→ **What you need to do**
Please output exactly the lines of the material from the first through the line containing "return f * (1", and nothing more.

→ **Data shown**
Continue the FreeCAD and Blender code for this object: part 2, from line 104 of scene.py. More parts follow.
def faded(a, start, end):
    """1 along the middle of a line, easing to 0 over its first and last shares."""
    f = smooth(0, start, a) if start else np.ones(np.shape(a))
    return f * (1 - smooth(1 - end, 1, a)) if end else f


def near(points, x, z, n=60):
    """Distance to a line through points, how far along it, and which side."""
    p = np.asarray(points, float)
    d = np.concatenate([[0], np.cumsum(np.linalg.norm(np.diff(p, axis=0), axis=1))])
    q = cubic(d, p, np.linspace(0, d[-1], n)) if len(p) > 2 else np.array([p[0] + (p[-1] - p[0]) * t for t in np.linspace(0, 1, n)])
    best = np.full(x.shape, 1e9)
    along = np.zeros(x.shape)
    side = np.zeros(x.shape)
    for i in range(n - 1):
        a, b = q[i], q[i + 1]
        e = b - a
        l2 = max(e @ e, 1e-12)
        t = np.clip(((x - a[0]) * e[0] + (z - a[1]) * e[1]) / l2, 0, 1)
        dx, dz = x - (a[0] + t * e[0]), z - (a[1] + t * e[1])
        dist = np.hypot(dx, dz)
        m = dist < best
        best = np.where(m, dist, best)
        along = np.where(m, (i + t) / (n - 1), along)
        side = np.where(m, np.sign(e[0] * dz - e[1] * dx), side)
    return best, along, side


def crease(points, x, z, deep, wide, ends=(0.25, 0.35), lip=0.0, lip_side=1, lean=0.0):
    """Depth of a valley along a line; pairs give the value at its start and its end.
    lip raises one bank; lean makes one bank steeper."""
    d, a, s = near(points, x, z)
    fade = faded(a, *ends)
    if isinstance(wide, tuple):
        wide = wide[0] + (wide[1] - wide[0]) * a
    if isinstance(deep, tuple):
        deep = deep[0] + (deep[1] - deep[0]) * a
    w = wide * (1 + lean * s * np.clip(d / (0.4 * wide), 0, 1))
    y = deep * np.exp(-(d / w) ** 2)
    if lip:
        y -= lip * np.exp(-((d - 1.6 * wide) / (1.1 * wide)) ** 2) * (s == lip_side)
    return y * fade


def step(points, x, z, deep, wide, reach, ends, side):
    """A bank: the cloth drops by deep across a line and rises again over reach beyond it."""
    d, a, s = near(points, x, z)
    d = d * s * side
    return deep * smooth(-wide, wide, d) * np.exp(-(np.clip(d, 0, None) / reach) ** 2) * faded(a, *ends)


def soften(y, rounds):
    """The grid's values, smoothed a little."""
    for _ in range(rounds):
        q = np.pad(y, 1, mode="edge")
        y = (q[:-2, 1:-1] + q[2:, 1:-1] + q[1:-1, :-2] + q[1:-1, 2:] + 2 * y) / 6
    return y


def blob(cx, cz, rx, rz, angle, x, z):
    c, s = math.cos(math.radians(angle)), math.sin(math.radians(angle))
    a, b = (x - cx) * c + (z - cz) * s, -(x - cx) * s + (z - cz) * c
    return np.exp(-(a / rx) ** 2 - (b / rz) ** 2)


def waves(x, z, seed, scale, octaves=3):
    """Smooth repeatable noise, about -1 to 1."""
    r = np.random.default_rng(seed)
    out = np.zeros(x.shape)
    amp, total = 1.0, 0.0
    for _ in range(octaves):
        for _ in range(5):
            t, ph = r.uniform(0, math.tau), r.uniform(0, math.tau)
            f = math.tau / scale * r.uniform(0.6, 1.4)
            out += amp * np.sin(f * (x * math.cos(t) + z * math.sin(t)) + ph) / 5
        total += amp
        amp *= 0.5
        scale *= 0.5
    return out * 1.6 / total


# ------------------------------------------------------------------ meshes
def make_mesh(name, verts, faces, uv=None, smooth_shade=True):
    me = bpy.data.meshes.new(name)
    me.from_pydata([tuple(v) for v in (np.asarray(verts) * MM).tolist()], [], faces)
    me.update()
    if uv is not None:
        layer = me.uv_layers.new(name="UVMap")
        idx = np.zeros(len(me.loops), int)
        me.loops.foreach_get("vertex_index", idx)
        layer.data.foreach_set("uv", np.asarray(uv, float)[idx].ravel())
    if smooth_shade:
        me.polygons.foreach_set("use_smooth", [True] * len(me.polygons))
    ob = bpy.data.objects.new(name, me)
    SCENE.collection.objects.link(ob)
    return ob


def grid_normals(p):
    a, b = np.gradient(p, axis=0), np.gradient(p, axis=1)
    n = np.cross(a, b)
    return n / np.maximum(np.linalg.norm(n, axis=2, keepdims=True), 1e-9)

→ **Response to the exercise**
Continue the FreeCAD and Blender code for this object: part 2, from line 104 of scene.py. More parts follow.
def faded(a, start, end):
    """1 along the middle of a line, easing to 0 over its first and last shares."""
    f = smooth(0, start, a) if start else np.ones(np.shape(a))
    return f * (1 - smooth(1 - end, 1, a)) if end else f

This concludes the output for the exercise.